TASK TO CARRY OUT: Count every line of the material that holds the string "this". Respond with the total only.

[start of COLLECTED DATA]

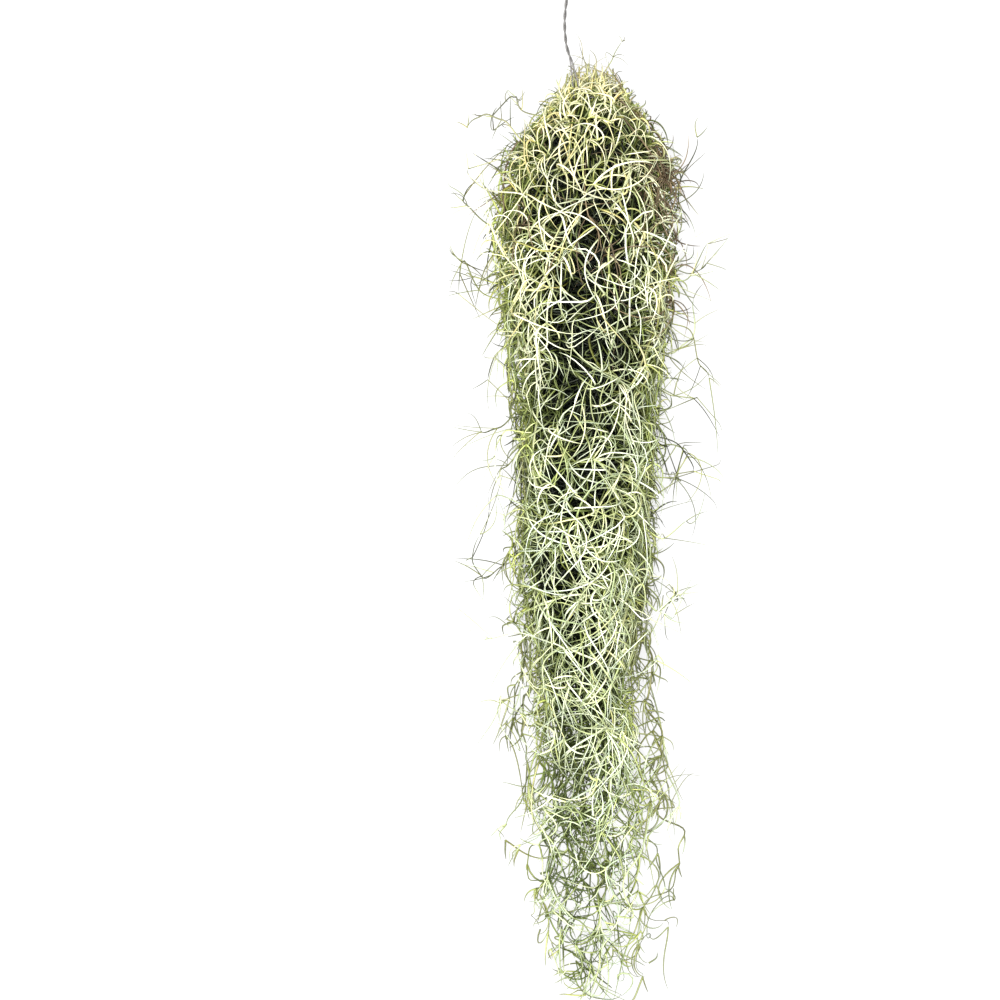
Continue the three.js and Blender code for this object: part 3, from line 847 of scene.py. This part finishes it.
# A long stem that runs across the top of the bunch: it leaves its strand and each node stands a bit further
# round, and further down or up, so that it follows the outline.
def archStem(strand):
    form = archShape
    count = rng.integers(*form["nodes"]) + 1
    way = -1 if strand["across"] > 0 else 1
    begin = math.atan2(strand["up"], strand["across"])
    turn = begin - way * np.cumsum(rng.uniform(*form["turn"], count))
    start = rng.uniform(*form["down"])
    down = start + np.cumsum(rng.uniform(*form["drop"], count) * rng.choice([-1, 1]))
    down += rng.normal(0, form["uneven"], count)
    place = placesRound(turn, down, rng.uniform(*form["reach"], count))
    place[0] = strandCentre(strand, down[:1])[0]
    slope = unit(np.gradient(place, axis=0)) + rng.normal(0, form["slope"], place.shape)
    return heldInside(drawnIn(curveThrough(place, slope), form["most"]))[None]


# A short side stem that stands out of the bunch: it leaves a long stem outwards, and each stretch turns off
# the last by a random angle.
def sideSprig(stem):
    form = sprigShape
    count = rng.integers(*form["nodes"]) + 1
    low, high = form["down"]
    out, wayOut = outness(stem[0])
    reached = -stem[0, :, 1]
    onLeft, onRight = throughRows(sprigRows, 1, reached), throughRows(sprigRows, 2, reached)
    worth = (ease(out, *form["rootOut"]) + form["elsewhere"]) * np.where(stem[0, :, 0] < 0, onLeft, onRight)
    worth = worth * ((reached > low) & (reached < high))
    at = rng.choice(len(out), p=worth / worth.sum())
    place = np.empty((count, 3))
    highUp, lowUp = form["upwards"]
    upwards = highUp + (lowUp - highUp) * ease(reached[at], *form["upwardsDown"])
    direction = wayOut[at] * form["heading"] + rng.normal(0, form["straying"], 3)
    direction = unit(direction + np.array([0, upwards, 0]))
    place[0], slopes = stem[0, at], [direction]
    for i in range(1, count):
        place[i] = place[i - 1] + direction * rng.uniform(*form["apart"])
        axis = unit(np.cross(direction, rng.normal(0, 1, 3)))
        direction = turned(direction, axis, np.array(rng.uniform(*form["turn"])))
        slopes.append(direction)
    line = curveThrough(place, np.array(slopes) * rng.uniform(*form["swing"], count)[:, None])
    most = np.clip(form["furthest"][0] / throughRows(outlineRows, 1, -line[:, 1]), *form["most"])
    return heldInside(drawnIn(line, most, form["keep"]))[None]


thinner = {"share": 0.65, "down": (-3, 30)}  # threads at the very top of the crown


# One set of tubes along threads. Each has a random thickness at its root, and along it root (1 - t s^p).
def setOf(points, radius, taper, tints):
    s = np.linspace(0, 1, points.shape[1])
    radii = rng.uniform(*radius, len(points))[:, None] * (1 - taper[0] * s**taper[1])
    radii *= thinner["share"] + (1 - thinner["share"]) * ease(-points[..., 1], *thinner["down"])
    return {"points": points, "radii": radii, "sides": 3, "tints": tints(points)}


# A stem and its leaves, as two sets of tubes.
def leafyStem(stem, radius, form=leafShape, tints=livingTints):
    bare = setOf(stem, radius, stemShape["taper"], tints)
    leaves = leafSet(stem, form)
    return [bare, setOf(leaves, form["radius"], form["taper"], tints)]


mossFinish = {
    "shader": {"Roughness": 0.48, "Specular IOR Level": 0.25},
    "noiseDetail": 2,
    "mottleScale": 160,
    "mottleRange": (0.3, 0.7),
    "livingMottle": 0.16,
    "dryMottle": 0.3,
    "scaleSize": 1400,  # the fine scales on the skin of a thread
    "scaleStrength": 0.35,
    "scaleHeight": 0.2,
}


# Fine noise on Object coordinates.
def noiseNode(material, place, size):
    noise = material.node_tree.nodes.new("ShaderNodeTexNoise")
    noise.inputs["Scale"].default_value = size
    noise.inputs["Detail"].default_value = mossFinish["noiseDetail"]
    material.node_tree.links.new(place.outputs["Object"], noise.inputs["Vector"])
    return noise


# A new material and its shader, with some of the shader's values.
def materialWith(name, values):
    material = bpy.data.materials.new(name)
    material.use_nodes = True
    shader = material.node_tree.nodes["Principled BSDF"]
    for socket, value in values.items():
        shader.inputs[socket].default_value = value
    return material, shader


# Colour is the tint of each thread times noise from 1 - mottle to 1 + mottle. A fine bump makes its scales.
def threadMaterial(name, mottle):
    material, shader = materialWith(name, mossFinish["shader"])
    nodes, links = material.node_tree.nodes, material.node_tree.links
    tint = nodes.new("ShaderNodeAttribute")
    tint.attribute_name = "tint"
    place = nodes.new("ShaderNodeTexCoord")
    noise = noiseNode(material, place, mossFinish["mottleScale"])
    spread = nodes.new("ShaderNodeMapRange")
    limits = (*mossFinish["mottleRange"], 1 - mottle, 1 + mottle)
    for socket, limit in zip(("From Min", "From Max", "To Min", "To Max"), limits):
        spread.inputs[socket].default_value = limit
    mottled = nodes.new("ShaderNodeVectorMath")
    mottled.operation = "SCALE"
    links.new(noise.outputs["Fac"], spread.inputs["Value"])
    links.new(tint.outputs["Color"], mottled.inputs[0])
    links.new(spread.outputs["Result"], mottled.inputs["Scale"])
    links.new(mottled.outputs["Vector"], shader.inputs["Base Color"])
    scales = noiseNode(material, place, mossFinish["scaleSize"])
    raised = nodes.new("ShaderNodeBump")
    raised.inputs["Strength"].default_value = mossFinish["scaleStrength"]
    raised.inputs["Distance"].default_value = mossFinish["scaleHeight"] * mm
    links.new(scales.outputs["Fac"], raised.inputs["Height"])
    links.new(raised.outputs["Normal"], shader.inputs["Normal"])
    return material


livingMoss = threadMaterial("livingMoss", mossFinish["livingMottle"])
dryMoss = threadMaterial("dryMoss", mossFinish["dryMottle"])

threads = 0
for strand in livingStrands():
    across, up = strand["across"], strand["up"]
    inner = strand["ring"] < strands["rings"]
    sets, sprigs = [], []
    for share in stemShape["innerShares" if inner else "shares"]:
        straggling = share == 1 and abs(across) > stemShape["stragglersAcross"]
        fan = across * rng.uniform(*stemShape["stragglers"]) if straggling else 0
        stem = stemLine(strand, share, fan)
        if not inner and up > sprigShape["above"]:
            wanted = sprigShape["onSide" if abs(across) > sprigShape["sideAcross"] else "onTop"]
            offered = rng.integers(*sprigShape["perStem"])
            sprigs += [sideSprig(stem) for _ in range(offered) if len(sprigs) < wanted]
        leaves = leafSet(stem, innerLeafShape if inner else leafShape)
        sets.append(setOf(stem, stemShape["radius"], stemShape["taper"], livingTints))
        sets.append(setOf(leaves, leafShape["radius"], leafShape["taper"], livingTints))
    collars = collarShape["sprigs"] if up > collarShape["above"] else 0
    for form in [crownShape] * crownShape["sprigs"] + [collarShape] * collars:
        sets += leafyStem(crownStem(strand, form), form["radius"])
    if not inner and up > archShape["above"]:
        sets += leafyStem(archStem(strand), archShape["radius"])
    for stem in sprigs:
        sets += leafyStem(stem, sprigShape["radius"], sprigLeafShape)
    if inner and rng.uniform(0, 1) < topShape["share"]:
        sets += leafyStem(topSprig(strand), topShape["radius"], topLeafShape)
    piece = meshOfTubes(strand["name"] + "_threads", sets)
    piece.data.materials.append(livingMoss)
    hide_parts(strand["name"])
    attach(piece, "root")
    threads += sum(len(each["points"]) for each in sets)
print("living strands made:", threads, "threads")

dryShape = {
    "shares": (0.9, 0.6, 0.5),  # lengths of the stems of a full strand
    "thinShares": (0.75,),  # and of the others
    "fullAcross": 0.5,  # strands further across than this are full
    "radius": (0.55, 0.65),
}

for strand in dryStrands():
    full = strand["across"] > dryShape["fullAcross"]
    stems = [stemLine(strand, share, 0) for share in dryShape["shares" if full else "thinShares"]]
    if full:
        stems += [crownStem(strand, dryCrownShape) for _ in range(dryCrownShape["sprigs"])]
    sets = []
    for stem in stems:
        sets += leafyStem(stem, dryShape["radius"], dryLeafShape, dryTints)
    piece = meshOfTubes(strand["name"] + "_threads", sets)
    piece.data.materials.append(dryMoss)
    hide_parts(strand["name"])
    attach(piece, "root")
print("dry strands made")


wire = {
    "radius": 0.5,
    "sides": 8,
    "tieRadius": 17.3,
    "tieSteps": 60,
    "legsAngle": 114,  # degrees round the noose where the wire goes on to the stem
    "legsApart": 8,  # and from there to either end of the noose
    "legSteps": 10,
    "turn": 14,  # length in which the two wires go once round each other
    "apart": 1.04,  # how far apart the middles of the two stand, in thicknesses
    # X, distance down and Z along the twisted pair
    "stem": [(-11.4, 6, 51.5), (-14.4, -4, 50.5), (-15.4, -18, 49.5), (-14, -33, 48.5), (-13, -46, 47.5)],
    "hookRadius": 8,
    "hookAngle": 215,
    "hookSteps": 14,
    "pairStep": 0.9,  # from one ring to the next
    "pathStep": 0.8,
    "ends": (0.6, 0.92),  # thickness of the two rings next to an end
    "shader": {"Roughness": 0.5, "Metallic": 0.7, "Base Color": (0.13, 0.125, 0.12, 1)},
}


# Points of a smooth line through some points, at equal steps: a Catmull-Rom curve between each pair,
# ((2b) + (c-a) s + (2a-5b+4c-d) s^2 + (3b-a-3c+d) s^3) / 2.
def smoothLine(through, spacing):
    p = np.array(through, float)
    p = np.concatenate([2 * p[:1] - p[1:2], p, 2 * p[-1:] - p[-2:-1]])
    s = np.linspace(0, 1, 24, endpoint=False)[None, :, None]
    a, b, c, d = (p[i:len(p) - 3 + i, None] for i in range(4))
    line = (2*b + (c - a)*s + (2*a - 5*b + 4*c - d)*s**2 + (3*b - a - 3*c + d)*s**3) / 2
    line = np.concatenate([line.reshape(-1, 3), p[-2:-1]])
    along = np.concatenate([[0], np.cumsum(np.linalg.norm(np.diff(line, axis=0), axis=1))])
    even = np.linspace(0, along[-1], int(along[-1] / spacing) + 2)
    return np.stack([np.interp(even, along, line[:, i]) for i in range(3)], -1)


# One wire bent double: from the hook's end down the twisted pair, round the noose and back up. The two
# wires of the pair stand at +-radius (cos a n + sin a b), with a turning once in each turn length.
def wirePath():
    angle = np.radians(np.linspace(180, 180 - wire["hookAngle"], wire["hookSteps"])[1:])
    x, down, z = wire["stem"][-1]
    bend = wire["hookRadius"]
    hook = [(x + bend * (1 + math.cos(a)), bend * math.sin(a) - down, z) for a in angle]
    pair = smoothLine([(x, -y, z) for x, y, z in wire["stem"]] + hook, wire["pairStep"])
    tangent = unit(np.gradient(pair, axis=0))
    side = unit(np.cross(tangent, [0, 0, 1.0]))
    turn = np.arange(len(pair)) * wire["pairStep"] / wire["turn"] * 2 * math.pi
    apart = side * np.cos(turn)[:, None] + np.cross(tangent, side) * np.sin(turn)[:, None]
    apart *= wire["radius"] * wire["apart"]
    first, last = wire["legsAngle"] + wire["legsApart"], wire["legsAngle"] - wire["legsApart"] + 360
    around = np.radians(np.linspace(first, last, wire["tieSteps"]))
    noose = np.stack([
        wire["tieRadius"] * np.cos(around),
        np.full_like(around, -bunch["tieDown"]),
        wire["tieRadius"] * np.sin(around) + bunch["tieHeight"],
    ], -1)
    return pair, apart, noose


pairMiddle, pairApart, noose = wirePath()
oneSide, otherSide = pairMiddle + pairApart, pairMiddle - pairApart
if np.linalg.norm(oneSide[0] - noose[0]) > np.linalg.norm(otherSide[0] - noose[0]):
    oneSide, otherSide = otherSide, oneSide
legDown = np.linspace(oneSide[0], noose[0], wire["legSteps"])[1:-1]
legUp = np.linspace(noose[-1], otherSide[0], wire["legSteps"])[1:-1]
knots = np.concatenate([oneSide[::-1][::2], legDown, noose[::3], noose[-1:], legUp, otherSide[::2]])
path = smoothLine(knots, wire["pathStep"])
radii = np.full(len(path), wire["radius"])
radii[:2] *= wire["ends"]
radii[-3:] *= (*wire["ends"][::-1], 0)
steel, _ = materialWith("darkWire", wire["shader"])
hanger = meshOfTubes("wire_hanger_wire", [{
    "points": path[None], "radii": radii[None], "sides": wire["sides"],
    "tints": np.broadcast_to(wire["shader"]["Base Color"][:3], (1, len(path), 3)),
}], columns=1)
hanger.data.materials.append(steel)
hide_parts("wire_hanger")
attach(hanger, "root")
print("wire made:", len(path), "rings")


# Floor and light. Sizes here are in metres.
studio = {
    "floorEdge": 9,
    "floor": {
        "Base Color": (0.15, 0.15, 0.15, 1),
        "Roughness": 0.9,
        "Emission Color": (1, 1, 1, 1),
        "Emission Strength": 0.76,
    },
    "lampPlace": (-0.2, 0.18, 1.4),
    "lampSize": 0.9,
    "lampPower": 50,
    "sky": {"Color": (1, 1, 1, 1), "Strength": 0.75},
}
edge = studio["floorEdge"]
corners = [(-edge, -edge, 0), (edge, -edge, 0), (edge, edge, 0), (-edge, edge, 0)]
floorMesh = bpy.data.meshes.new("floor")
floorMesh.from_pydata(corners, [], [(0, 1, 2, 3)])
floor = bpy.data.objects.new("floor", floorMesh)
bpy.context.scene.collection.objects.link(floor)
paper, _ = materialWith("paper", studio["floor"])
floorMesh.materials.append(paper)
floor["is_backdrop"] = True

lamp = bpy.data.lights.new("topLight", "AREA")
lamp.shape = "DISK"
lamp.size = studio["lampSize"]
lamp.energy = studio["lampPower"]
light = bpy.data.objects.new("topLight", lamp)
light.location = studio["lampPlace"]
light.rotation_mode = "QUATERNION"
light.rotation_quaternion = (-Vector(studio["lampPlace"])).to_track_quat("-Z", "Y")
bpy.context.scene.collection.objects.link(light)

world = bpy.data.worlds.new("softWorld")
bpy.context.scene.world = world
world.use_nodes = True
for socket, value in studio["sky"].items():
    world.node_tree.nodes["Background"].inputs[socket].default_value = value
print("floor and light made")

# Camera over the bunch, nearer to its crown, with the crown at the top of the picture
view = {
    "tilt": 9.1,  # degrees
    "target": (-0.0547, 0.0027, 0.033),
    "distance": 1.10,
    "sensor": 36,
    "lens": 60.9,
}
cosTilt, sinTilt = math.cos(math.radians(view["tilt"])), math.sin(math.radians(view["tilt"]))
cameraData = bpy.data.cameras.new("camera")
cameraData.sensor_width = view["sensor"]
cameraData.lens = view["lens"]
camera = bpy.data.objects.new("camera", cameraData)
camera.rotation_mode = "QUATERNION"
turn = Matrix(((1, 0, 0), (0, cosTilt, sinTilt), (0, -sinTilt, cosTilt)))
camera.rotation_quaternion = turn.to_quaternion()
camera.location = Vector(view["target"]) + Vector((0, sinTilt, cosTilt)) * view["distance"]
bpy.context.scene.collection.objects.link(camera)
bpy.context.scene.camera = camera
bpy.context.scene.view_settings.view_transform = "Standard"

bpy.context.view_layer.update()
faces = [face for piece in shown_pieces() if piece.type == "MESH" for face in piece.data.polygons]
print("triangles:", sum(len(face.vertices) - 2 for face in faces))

[end of COLLECTED DATA]

ANSWER TO THE TASK: 2